Users can already do what you are describing (build binaries themselves specific to their os/cpu instruction set)

This is not what I'm describing. The proposition includes the following packages:

• polars: top-level shim, people should normally only depend on that
• polars-lts-cpu: same as current
• polars-recent-cpu: same as what currently ships as polars
• polars-lts-cpu-u64-idx: you get the idea
• ...

The polars top-level shim would not be shipped as a wheel, to preserve the execution of setup.py on the user machine. That setup.py would detect what instructions the machine support, pick one of the appropriate implementation packages and depend on it.
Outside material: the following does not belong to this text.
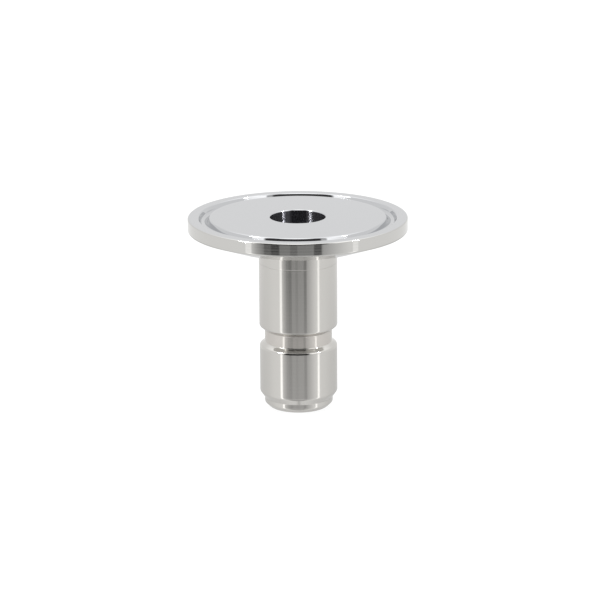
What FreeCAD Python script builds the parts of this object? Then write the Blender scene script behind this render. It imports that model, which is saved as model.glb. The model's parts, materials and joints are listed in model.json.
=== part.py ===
import FreeCAD, Part

import math
import os

# Quick disconnect fitting turned from one stainless steel bar: a sanitary clamp flange on top,
# a stem below it, and a male plug at the lower end with a groove for the locking balls.
# Millimetres. The Z axis runs up the bore, and the plug's tip stands on Z = 0.

# Whole fitting
OVERALL_LENGTH = 45.1
BORE_DIAMETER = 12.7
BORE_EDGE_BREAK = 0.1

# Clamp flange, measured down from its sealing face
FLANGE_DIAMETER = 50.5
FLANGE_THICKNESS = 5.95
RIM_THICKNESS = 2.95
REAR_TAPER_ANGLE = 20.0
FACE_EDGE_RADIUS = 0.3
RIM_BACK_RADIUS = 0.4
BACK_EDGE_RADIUS = 0.5

# Gasket groove in the sealing face
GASKET_GROOVE_DIAMETER = 43.0
GASKET_GROOVE_WIDTH = 2.5
GASKET_GROOVE_DEPTH = 1.5
GASKET_GROOVE_DRAFT = 21.0
GASKET_GROOVE_FLOOR_RADIUS = 0.9
GASKET_GROOVE_LIP_RADIUS = 0.35

# Stem and plug, measured up from the tip
STEM_DIAMETER = 18.1
STEM_ROOT_RADIUS = 1.0
PLUG_DIAMETER = 18.0
NOSE_DIAMETER = 15.85
NOSE_LENGTH = 2.15
NOSE_CHAMFER = 1.0
NOSE_FOOT_RADIUS = 0.3
NOSE_CORNER_RADIUS = 0.6
NOSE_ROOT_RADIUS = 0.2
LEAD_CONE_ANGLE = 35.5
LEAD_EDGE_RADIUS = 0.9

# Ball groove round the plug
BALL_GROOVE_START = 14.77
BALL_GROOVE_WIDTH = 4.7
BALL_GROOVE_LOWER_SIDE_ANGLE = 56.0
BALL_GROOVE_UPPER_SIDE_ANGLE = 52.0
NECK_DIAMETER = 15.6
NECK_CORNER_RADIUS = 0.3
GROOVE_LOWER_EDGE_RADIUS = 0.65
GROOVE_UPPER_EDGE_RADIUS = 0.55

# A rounding may take this share of the wall beside it
LARGEST_SHARE_OF_WALL = 0.48

# Radii that several features share
bore_radius = BORE_DIAMETER / 2
stem_radius = STEM_DIAMETER / 2
plug_radius = PLUG_DIAMETER / 2
nose_radius = NOSE_DIAMETER / 2
neck_radius = NECK_DIAMETER / 2
flange_radius = FLANGE_DIAMETER / 2


def tangent(degrees):
    return math.tan(math.radians(degrees))


def point(radius, height):
    return FreeCAD.Vector(radius, 0, height)


def plug_corners():
    """Corners of the plug from its tip up to the ball groove, as radius, height and rounding."""
    cone_end = NOSE_LENGTH + (plug_radius - nose_radius) / tangent(LEAD_CONE_ANGLE)
    return [
        (nose_radius - NOSE_CHAMFER, 0, NOSE_FOOT_RADIUS),
        (nose_radius, NOSE_CHAMFER, NOSE_CORNER_RADIUS),
        (nose_radius, NOSE_LENGTH, NOSE_ROOT_RADIUS),
        (plug_radius, cone_end, LEAD_EDGE_RADIUS),
    ]


def ball_groove_corners():
    """The groove that the socket's balls drop into: a neck between two sloping sides."""
    groove_end = BALL_GROOVE_START + BALL_GROOVE_WIDTH
    lower_side = (plug_radius - neck_radius) / tangent(BALL_GROOVE_LOWER_SIDE_ANGLE)
    upper_side = (stem_radius - neck_radius) / tangent(BALL_GROOVE_UPPER_SIDE_ANGLE)
    return [
        (plug_radius, BALL_GROOVE_START, GROOVE_LOWER_EDGE_RADIUS),
        (neck_radius, BALL_GROOVE_START + lower_side, NECK_CORNER_RADIUS),
        (neck_radius, groove_end - upper_side, NECK_CORNER_RADIUS),
        (stem_radius, groove_end, GROOVE_UPPER_EDGE_RADIUS),
    ]


def flange_corners():
    """Root of the stem, flat back, sloping clamp shoulder and rim of the flange."""
    back = OVERALL_LENGTH - FLANGE_THICKNESS
    rim_back = OVERALL_LENGTH - RIM_THICKNESS
    back_radius = flange_radius - (rim_back - back) / tangent(REAR_TAPER_ANGLE)
    return [
        (stem_radius, back, STEM_ROOT_RADIUS),
        (back_radius, back, BACK_EDGE_RADIUS),
        (flange_radius, rim_back, RIM_BACK_RADIUS),
        (flange_radius, OVERALL_LENGTH, FACE_EDGE_RADIUS),
    ]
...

In that scenario, I think it's a better idea if each of the "implementation packages" use different import names (e.g. import polars_lts_cpu) and let the shim package re-export it. The shim can have a priority order from most specialized to least specialized implementations, and/or an env var to let the end user pick one of the installed implementations. That would allow users who really need direct access to the implementation to get it, and would allow multiple implementations to be installed at once rather than overwriting files and letting pip confused. As it stands, what you get by import polars after having run both pip install polars and pip install polars-lts-cpu depends on the state of the venv before running those commands, which is clearly not good.

[e10v]

It seems that using Narwhals can be a solution when developing a package.

[douglas-raillard-arm]

Narwhals is interesting and I plan on giving it a go, but is narwhals fixing any of the issues discussed here ? AFAICT it simply depends on the polars package.

[e10v]

is narwhals fixing any of the issues discussed here ?

Narwhals fixes only the problem of package dependencies. But a user still has to install Polars. The problem with installing project dependencies both on modern laptop and on server with old CPUs stands.

AFAICT it simply depends on the polars package.

Polars is an optional dependency. A user can install Narwhals and polars-lts-cpu.